Twenty-seven students could hear it out the window, kicking at spring’s heels to move on. It was the last day of classes. The students’ final projects, printed out and punctured with a Swingline, were now in their professor’s black leather briefcase. For some, it was the last day of college. Ahead was vacation, beaches, beers, flings, jobs, careers—the last thing anyone expected was that they were all about to become authors.
“After I read their papers, I was stunned,” said Professor Albert Williams-Myers. “I said to myself; ‘This needs a larger audience.’”
So he organized them into a manuscript and submitted it to a publisher.
The result was the book In Their Own Words, a fictionalized first-person account of conditions on “The Middle Passage” (the name given to the journey of slave ships from Africa to the Americas) from the points of view of 27 SUNY New Paltz students.
It started as a final project for Williams-Myers’ 2006 course, “Historical Terrorism Against Native Americans and African Americans.” He told his students to re-imagine life on a slave ship traveling over the Atlantic Ocean. When he went to grade the papers, what he found in his black leather briefcase were, in his own words, “the cries from those slave ships crossing that time barrier and linking up with the present.”
This, Williams-Myers believes, is what sets himself apart from other history professors—he knows how to inspire students to reach out and grab history, instead of trying to force it into them. He believes that the best way for students to learn history is if they teach it themselves.

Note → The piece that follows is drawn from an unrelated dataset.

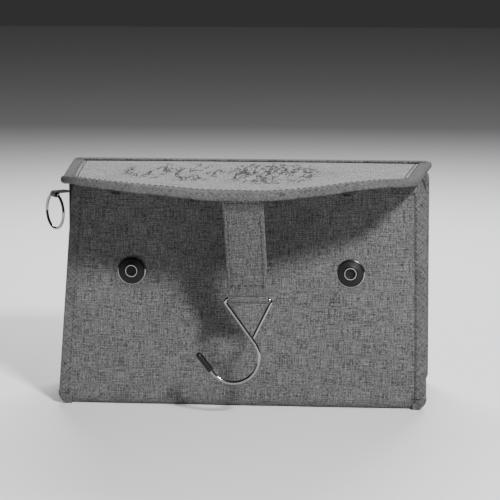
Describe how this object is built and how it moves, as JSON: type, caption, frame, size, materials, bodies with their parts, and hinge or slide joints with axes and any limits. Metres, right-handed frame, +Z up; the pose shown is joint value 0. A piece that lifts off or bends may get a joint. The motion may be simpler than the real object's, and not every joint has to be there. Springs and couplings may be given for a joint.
{
  "type": "hanging toiletry bag",
  "caption": "Soft two-pouch fabric toiletry bag that opens like a book under a snap flap and hangs from a wire hook on a short strap.",
  "frame": {"origin": "middle of the base on the surface the bag stands on, in the plane between the two pouches", "axes": "+Z up, front panel towards -Y, +X to the right when facing the front"},
  "size_m": [0.2456, 0.1631, 0.1505],
  "materials": {
    "outer_cloth": "grey melange weave",
    "binding_tape": "bias-cut twill tape",
    "lining": "dark woven lining",
    "foam": "soft padding",
    "board": "thin stiffener sheet",
    "mesh": "knitted mesh",
    "zip_tape": "woven tape",
    "zip_teeth": "moulded coil",
    "zip_metal": "polished",
    "wire": "polished round wire",
    "tip_cap": "dipped cap",
    "snap": "black disc in a bright rim",
    "snap_metal": "polished",
    "strap_cloth": "grey melange weave"
  },
  "bodies": {
    "rear_pouch": {"back_binding_left": "binding_tape", "back_binding_right": "binding_tape", "back_foam": "foam", "back_lining": "lining", "back_panel": "outer_cloth", "rear_cover": "outer_cloth", "rear_gusset_base": "outer_cloth", "rear_gusset_left": "outer_cloth", "rear_gusset_right": "outer_cloth", "rear_gusset_top": "outer_cloth", "rear_mesh": "mesh", "rear_zip_tape": "zip_tape", "rear_zip_teeth": "zip_teeth", "fold_web": "binding_tape"},
    "front_pouch": {"front_binding_left": "binding_tape", "front_binding_right": "binding_tape", "front_cover": "outer_cloth", "front_foam": "foam", "front_gusset_base": "outer_cloth", "front_gusset_left": "outer_cloth", "front_gusset_right": "outer_cloth", "front_gusset_top": "outer_cloth", "front_lining": "lining", "front_mesh": "mesh", "front_panel": "outer_cloth", "front_zip_tape": "zip_tape", "front_zip_teeth": "zip_teeth", "ring_loop": "outer_cloth", "snap_socket_left": "snap", "snap_socket_right": "snap", "snap_washers_front": "snap_metal"},
    "flap_top": {"flap_binding_left": "binding_tape", "flap_binding_right": "binding_tape", "flap_board": "board", "flap_crease": "binding_tape", "flap_lining": "lining", "flap_top": "outer_cloth"},
    "flap_lip": {"lip_binding": "binding_tape", "lip_board": "board", "lip_lining": "lining", "lip_top": "outer_cloth", "snap_stud_left": "snap_metal", "snap_stud_right": "snap_metal", "strap_anchor": "strap_cloth"},
    "strap": {"strap": "strap_cloth"},
    "hook": {"hook_wire": "wire", "hook_tip": "tip_cap"},
    "side_ring": {"side_ring": "wire"},
    "rear_slider": {"rear_zip_slider": "zip_metal"},
    "rear_pull": {"rear_zip_pull": "zip_metal"},
    "front_slider": {"front_zip_slider": "zip_metal"},
    "front_pull": {"front_zip_pull": "zip_metal"}
  },
  "joints": [
    {"name": "front_fold", "type": "hinge", "parent": "rear_pouch", "child": "front_pouch", "pos_m": [0, 0, -0.0005], "axis": [1, 0, 0], "range_deg": [0, 180]},
    {"name": "flap_open", "type": "hinge", "parent": "rear_pouch", "child": "flap_top", "pos_m": [0, 0.0402, 0.1463], "axis": [-1, 0, 0], "range_deg": [0, 90]},
    {"name": "lip_bend", "type": "hinge", "parent": "flap_top", "child": "flap_lip", "pos_m": [0, -0.047, 0.1483], "axis": [-1, 0, 0], "range_deg": [-10, 0]},
    {"name": "strap_swing", "type": "hinge", "parent": "flap_lip", "child": "strap", "pos_m": [0.008, -0.115, 0.1445], "axis": [-1, 0, 0], "range_deg": [0, 119]},
    {"name": "hook_swing", "type": "hinge", "parent": "strap", "child": "hook", "pos_m": [0.008, -0.07815, 0.07803], "axis": [1, 0, 0], "range_deg": [-100, 5]},
    {"name": "ring_swing", "type": "hinge", "parent": "front_pouch", "child": "side_ring", "pos_m": [-0.1179, -0.0469, 0.138], "axis": [0.6198, -0.7848, 0], "range_deg": [-15, 15]},
    {"name": "rear_zip_slide", "type": "slide", "parent": "rear_pouch", "child": "rear_slider", "axis": [-1, 0, 0], "range_m": [0, 0.172]},
    {"name": "rear_pull_swing", "type": "hinge", "parent": "rear_slider", "child": "rear_pull", "pos_m": [0.086, 0.0024, 0.12], "axis": [0, 1, 0], "range_deg": [-60, 60]},
    {"name": "front_zip_slide", "type": "slide", "parent": "front_pouch", "child": "front_slider", "axis": [1, 0, 0], "range_m": [0, 0.172]},
    {"name": "front_pull_swing", "type": "hinge", "parent": "front_slider", "child": "front_pull", "pos_m": [-0.086, -0.0024, 0.12], "axis": [0, 1, 0], "range_deg": [-60, 60]}
  ],
  "couplings": [
    {"joint": "flap_open", "follows": "front_fold", "ratio": 0.5},
    {"joint": "strap_swing", "follows": "front_fold", "ratio": 0.66}
  ]
}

Therefore, he organizes his Black History I course so that students teach the entire second half of the semester. Classes are based not around lectures, but around student presentations and class discussions—Williams-Myers is there only to guide and mediate the discussions.
Williams-Myers has been a professor at SUNY New Paltz for 31 years. This semester he is teaching three courses. Two of them—Black History I and Introduction to Africa—are courses he teaches every semester. The third is one of his own creation called Race and Racism in History. He describes it as a “socio-political course with a historical backdrop.” For him, there is also a personal backdrop.

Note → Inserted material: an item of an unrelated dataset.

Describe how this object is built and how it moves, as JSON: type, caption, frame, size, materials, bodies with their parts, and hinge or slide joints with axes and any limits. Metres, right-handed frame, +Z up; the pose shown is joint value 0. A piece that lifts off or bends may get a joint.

An African-American growing up in Georgia in the 1940s, Williams-Myers said he was confronted daily by racism; the poor quality of black schools in his small, segregated town of Edison injected the idea that white was superior to black. According to Williams-Myers, both white and black children, including himself, absorbed this notion as fact. In 1952 his parents decided that he should be educated in a better environment. They sent him to an acquaintance in New Jersey—a white priest—who adopted him as his son. Albert was 13.

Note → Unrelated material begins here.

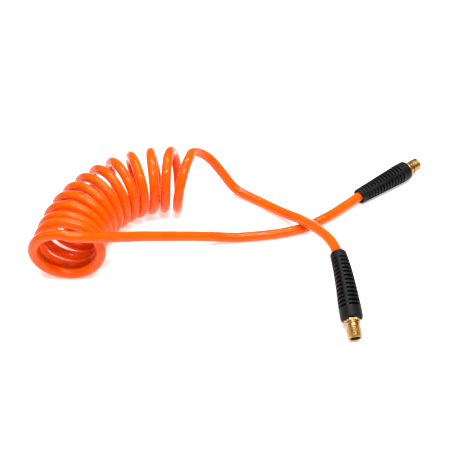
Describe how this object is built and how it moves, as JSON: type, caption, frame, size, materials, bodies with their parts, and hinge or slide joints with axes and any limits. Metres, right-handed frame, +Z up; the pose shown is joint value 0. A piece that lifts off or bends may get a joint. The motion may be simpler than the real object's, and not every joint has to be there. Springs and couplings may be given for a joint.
{
  "type": "coiled air hose",
  "caption": "Coiled polyurethane air hose with a slotted bend guard and a swivelling male pipe-thread nipple on each end, laid with its coil bent through about a quarter turn.",
  "frame": {"origin": "centre of the bounding box at the surface that the hose lies on", "axes": "+Z up; +X from the coil towards the two fittings, along the longest extent; +Y away from the end that lies in front (end a)"},
  "size_m": [0.3984, 0.2542, 0.0729],
  "materials": {
    "hose": "gloss",
    "guard": "matte",
    "brass": "satin",
    "seal": "satin",
    "washer": "matte",
    "ring": "satin"
  },
  "bodies": {
    "coil": {"hose_coil": "hose", "hose_lead_b": "hose", "hose_end_b": "hose", "guard_b": "guard", "ferrule_b": "brass", "stem_b": "brass", "o_ring_b": "seal", "thrust_washer_b": "washer"},
    "lead_a": {"hose_lead_a": "hose", "hose_end_a": "hose", "guard_a": "guard", "ferrule_a": "brass", "stem_a": "brass", "o_ring_a": "seal", "thrust_washer_a": "washer"},
    "swivel_a": {"nipple_a": "brass", "retaining_ring_a": "ring"},
    "swivel_b": {"nipple_b": "brass", "retaining_ring_b": "ring"}
  },
  "joints": [
    {"name": "recoil_stretch", "type": "slide", "parent": "coil", "child": "lead_a", "axis": [0.9563, 0, 0.2924], "range_m": [0, 0.2], "stiffness_N_per_m": 12, "deforming": ["hose_coil"]},
    {"name": "swivel_a_turn", "type": "hinge", "parent": "lead_a", "child": "swivel_a", "pos_m": [0.10217, -0.10524, 0.01512], "axis": [0.113, -0.9203, -0.3746], "continuous": true},
    {"name": "swivel_b_turn", "type": "hinge", "parent": "coil", "child": "swivel_b", "pos_m": [0.17771, 0.10689, 0.01077], "axis": [0.798, 0.6014, 0.0384], "continuous": true}
  ]
}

Attending school in New York City, a still-segregated but comparatively progressive world, changed Albert’s perception of white and black. He had a white father and played with white friends. He attended church with white and black people sitting side by side.
Although never out of the reach of racism, Williams-Myers began to put the brutal south behind him.
At the age of 22 he took a road trip from New York to Arizona with his brother, James, and Janice, his wife-to-be. They stopped for breakfast at a truck stop outside of St. Louis. It was an experience that, as Williams-Myers put straight and direct, “shook us.”
“We went in and sat down at the counter,” Williams-Myers said. “Janice was looking at the menu. The woman behind the counter came over and said ‘Only orders to take out.’ Janice didn’t understand. So I said ‘Janice, it means we cannot sit here in this restaurant and eat. It means they do not want us in this restaurant.’”
Memories of his childhood, the segregation and injustice, came flooding back.
“Discrimination is something that a person of African descent, sooner or later, experiences in their lifetime,” Williams-Myers said. “It is inevitable in the society we live in.”
After four years at Carleton College in Minnesota, Williams-Myers joined the Peace Corps. He was sent to the African country of Malawi, where he worked in child health care. He also began developing an interest in his African roots.
“What excites me about studying history,” Williams-Myers said, “is its ability to come alive—to read about past events, interpret them, and to get into the minds of those that lived at that time. It gives you a better idea of who you are.”
Nobody has a better idea of who Williams-Myers is (at least in the familiar sense) than Zelbert Moore, another professor of Black Studies at SUNY New Paltz.
“Albert has a passion about teaching and research,” Moore said. “He gets very serious and I kid him about it. But maybe it’s only because I envy his passion for teaching.”
For 27 years, Moore has worked down the hall from Williams-Myers. According to Moore, their relationship is based on one very lucky coincidence. As graduate students in 1977, they separately attended a conference of the African Studies Association, held in Philadelphia. They met and got into a discussion about African-American history. Then they parted ways. Six years later, Moore arrived at SUNY New Paltz for a job interview. He walked into an office in College Hall and saw a familiar face. Williams-Myers was conducting the interview.
Recognizing a long-lost friend in an unexpected place is what, to Williams-Myers, the experience of studying history is. He uses the word “magic” to describe these moments—when past events transcend time and history comes alive. And when the cries from slave ships connect with students living 300 years later, and pour out of their pens in their own words, there is no better word.